═════ Provided material

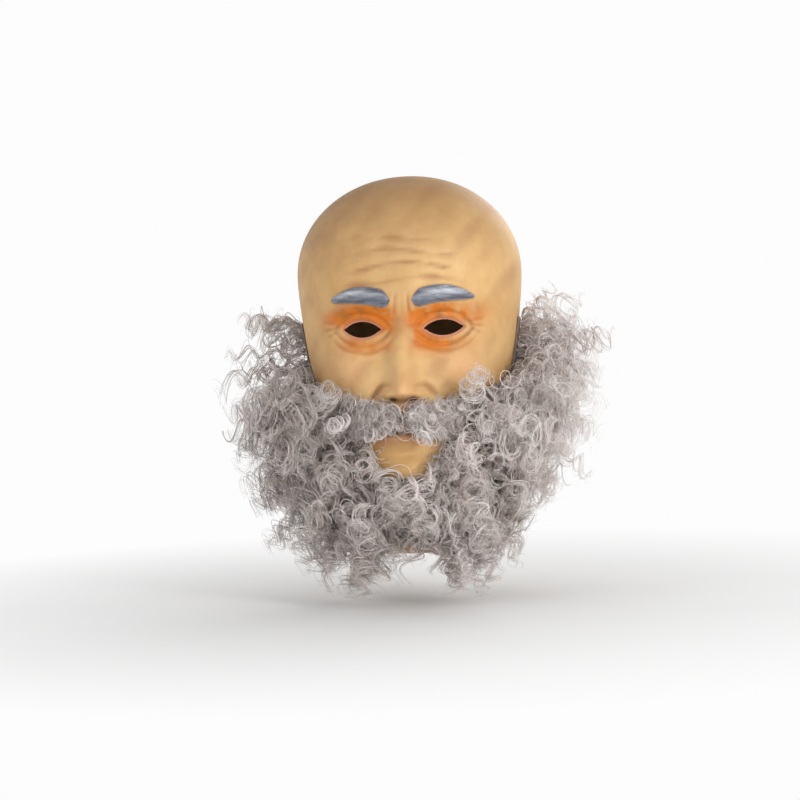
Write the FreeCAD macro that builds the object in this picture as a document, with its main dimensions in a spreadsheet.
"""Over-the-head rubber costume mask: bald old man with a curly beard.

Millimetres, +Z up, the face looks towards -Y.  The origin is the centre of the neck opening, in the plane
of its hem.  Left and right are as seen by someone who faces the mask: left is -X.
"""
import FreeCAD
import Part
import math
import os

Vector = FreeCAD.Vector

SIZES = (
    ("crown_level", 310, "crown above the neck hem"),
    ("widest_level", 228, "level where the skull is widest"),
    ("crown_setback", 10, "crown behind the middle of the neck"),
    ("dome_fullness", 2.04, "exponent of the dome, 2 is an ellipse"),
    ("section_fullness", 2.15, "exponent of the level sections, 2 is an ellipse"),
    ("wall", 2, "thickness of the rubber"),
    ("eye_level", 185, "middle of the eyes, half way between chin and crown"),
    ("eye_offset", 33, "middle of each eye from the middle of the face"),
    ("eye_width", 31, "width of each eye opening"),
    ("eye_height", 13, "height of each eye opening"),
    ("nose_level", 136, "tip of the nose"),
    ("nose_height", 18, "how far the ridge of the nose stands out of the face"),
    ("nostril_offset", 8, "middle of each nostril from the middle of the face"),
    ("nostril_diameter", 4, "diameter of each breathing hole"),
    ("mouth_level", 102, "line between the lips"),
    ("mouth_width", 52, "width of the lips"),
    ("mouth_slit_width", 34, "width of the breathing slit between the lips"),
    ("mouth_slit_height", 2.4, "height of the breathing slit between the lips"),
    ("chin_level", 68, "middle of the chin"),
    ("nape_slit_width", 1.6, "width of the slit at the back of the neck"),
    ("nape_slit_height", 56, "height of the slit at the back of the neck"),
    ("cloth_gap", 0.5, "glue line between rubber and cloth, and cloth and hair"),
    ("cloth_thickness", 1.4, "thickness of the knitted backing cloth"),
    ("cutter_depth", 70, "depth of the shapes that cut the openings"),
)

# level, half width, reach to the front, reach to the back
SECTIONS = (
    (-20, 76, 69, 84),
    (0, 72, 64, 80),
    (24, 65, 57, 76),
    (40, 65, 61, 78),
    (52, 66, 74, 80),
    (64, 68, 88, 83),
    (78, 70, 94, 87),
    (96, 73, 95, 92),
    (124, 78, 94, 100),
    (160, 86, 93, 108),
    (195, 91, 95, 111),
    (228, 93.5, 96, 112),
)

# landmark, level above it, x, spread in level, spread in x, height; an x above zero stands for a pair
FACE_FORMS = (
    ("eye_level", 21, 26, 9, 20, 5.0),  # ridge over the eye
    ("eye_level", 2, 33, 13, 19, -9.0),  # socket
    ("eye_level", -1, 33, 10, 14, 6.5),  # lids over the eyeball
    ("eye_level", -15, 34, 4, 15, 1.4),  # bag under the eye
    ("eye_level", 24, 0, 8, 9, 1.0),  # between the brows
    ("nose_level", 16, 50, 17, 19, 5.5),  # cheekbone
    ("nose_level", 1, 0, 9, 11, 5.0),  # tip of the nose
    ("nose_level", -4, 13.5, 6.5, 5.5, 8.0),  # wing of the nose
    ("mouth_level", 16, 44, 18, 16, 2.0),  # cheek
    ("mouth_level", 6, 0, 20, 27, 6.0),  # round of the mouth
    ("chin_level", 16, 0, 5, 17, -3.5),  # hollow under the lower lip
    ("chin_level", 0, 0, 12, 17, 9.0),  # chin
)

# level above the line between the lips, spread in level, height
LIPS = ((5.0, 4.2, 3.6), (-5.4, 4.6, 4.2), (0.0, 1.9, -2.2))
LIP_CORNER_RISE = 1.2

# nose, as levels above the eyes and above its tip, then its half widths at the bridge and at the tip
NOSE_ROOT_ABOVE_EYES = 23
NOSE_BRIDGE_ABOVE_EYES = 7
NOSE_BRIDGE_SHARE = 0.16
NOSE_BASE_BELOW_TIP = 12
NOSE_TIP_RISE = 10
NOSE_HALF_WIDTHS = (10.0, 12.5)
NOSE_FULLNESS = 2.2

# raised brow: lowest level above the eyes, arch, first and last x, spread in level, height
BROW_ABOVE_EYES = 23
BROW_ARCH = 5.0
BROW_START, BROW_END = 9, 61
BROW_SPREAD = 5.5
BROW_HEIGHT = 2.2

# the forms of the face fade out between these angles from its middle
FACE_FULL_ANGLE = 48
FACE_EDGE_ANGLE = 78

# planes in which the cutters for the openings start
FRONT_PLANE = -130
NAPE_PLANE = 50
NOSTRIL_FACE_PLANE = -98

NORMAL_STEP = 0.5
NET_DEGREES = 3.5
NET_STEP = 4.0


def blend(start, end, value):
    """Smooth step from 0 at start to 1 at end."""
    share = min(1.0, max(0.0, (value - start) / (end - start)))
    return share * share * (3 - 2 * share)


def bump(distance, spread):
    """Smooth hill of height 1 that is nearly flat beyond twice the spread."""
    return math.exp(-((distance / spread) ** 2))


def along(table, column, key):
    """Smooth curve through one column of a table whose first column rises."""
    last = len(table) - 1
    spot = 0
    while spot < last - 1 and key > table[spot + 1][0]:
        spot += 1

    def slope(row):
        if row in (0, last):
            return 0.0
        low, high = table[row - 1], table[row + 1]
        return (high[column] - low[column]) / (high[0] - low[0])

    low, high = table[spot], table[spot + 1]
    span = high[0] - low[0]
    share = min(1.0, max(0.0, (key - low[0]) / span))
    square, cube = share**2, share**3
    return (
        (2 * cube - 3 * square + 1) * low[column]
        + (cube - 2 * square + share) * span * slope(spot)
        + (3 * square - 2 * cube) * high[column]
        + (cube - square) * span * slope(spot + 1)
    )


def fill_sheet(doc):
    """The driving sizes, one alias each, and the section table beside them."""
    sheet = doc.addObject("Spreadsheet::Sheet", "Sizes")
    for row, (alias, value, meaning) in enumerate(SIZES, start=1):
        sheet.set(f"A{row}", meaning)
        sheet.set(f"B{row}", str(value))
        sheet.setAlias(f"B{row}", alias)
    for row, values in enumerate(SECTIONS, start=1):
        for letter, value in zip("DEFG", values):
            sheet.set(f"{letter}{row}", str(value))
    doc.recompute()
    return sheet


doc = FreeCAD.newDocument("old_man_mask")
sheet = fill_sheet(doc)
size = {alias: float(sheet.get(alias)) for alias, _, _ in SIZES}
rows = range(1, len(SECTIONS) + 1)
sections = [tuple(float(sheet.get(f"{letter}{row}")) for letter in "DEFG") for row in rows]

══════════

_Required task_
Return the listing above word for word.

_Response to this exercise_
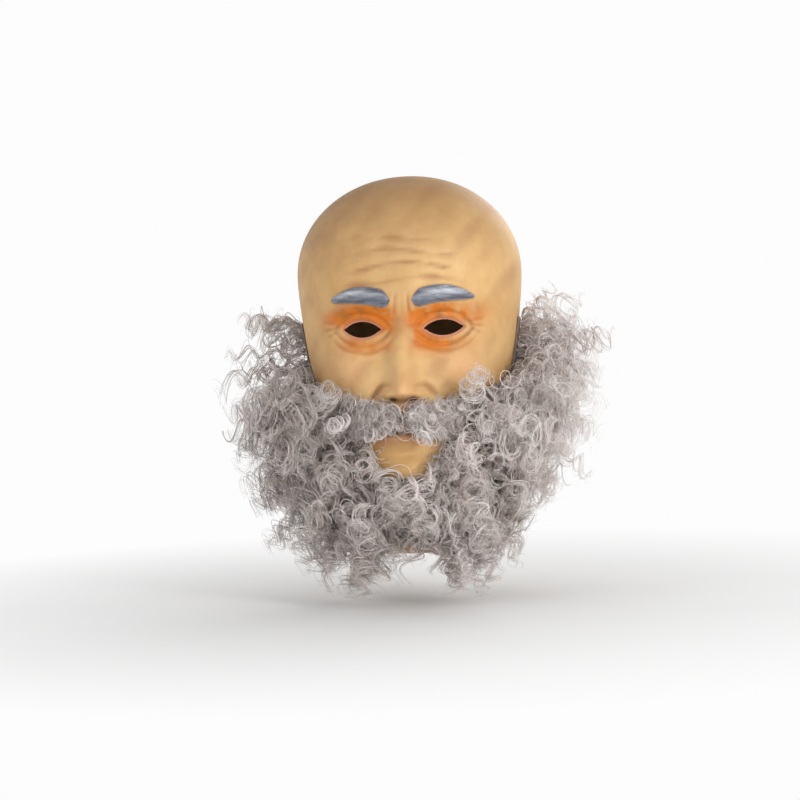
Write the FreeCAD macro that builds the object in this picture as a document, with its main dimensions in a spreadsheet.
"""Over-the-head rubber costume mask: bald old man with a curly beard.

Millimetres, +Z up, the face looks towards -Y.  The origin is the centre of the neck opening, in the plane
of its hem.  Left and right are as seen by someone who faces the mask: left is -X.
"""
import FreeCAD
import Part
import math
import os

Vector = FreeCAD.Vector

SIZES = (
    ("crown_level", 310, "crown above the neck hem"),
    ("widest_level", 228, "level where the skull is widest"),
    ("crown_setback", 10, "crown behind the middle of the neck"),
    ("dome_fullness", 2.04, "exponent of the dome, 2 is an ellipse"),
    ("section_fullness", 2.15, "exponent of the level sections, 2 is an ellipse"),
    ("wall", 2, "thickness of the rubber"),
    ("eye_level", 185, "middle of the eyes, half way between chin and crown"),
    ("eye_offset", 33, "middle of each eye from the middle of the face"),
    ("eye_width", 31, "width of each eye opening"),
    ("eye_height", 13, "height of each eye opening"),
    ("nose_level", 136, "tip of the nose"),
    ("nose_height", 18, "how far the ridge of the nose stands out of the face"),
    ("nostril_offset", 8, "middle of each nostril from the middle of the face"),
    ("nostril_diameter", 4, "diameter of each breathing hole"),
    ("mouth_level", 102, "line between the lips"),
    ("mouth_width", 52, "width of the lips"),
    ("mouth_slit_width", 34, "width of the breathing slit between the lips"),
    ("mouth_slit_height", 2.4, "height of the breathing slit between the lips"),
    ("chin_level", 68, "middle of the chin"),
    ("nape_slit_width", 1.6, "width of the slit at the back of the neck"),
    ("nape_slit_height", 56, "height of the slit at the back of the neck"),
    ("cloth_gap", 0.5, "glue line between rubber and cloth, and cloth and hair"),
    ("cloth_thickness", 1.4, "thickness of the knitted backing cloth"),
    ("cutter_depth", 70, "depth of the shapes that cut the openings"),
)

# level, half width, reach to the front, reach to the back
SECTIONS = (
    (-20, 76, 69, 84),
    (0, 72, 64, 80),
    (24, 65, 57, 76),
    (40, 65, 61, 78),
    (52, 66, 74, 80),
    (64, 68, 88, 83),
    (78, 70, 94, 87),
    (96, 73, 95, 92),
    (124, 78, 94, 100),
    (160, 86, 93, 108),
    (195, 91, 95, 111),
    (228, 93.5, 96, 112),
)

# landmark, level above it, x, spread in level, spread in x, height; an x above zero stands for a pair
FACE_FORMS = (
    ("eye_level", 21, 26, 9, 20, 5.0),  # ridge over the eye
    ("eye_level", 2, 33, 13, 19, -9.0),  # socket
    ("eye_level", -1, 33, 10, 14, 6.5),  # lids over the eyeball
    ("eye_level", -15, 34, 4, 15, 1.4),  # bag under the eye
    ("eye_level", 24, 0, 8, 9, 1.0),  # between the brows
    ("nose_level", 16, 50, 17, 19, 5.5),  # cheekbone
    ("nose_level", 1, 0, 9, 11, 5.0),  # tip of the nose
    ("nose_level", -4, 13.5, 6.5, 5.5, 8.0),  # wing of the nose
    ("mouth_level", 16, 44, 18, 16, 2.0),  # cheek
    ("mouth_level", 6, 0, 20, 27, 6.0),  # round of the mouth
    ("chin_level", 16, 0, 5, 17, -3.5),  # hollow under the lower lip
    ("chin_level", 0, 0, 12, 17, 9.0),  # chin
)

# level above the line between the lips, spread in level, height
LIPS = ((5.0, 4.2, 3.6), (-5.4, 4.6, 4.2), (0.0, 1.9, -2.2))
LIP_CORNER_RISE = 1.2

# nose, as levels above the eyes and above its tip, then its half widths at the bridge and at the tip
NOSE_ROOT_ABOVE_EYES = 23
NOSE_BRIDGE_ABOVE_EYES = 7
NOSE_BRIDGE_SHARE = 0.16
NOSE_BASE_BELOW_TIP = 12
NOSE_TIP_RISE = 10
NOSE_HALF_WIDTHS = (10.0, 12.5)
NOSE_FULLNESS = 2.2

# raised brow: lowest level above the eyes, arch, first and last x, spread in level, height
BROW_ABOVE_EYES = 23
BROW_ARCH = 5.0
BROW_START, BROW_END = 9, 61
BROW_SPREAD = 5.5
BROW_HEIGHT = 2.2

# the forms of the face fade out between these angles from its middle
FACE_FULL_ANGLE = 48
FACE_EDGE_ANGLE = 78

# planes in which the cutters for the openings start
FRONT_PLANE = -130
NAPE_PLANE = 50
NOSTRIL_FACE_PLANE = -98

NORMAL_STEP = 0.5
NET_DEGREES = 3.5
NET_STEP = 4.0


def blend(start, end, value):
    """Smooth step from 0 at start to 1 at end."""
    share = min(1.0, max(0.0, (value - start) / (end - start)))
    return share * share * (3 - 2 * share)


def bump(distance, spread):
    """Smooth hill of height 1 that is nearly flat beyond twice the spread."""
    return math.exp(-((distance / spread) ** 2))


def along(table, column, key):
    """Smooth curve through one column of a table whose first column rises."""
    last = len(table) - 1
    spot = 0
    while spot < last - 1 and key > table[spot + 1][0]:
        spot += 1

    def slope(row):
        if row in (0, last):
            return 0.0
        low, high = table[row - 1], table[row + 1]
        return (high[column] - low[column]) / (high[0] - low[0])

    low, high = table[spot], table[spot + 1]
    span = high[0] - low[0]
    share = min(1.0, max(0.0, (key - low[0]) / span))
    square, cube = share**2, share**3
    return (
        (2 * cube - 3 * square + 1) * low[column]
        + (cube - 2 * square + share) * span * slope(spot)
        + (3 * square - 2 * cube) * high[column]
        + (cube - square) * span * slope(spot + 1)
    )


def fill_sheet(doc):
    """The driving sizes, one alias each, and the section table beside them."""
    sheet = doc.addObject("Spreadsheet::Sheet", "Sizes")
    for row, (alias, value, meaning) in enumerate(SIZES, start=1):
        sheet.set(f"A{row}", meaning)
        sheet.set(f"B{row}", str(value))
        sheet.setAlias(f"B{row}", alias)
    for row, values in enumerate(SECTIONS, start=1):
        for letter, value in zip("DEFG", values):
            sheet.set(f"{letter}{row}", str(value))
    doc.recompute()
    return sheet


doc = FreeCAD.newDocument("old_man_mask")
sheet = fill_sheet(doc)
size = {alias: float(sheet.get(alias)) for alias, _, _ in SIZES}
rows = range(1, len(SECTIONS) + 1)
sections = [tuple(float(sheet.get(f"{letter}{row}")) for letter in "DEFG") for row in rows]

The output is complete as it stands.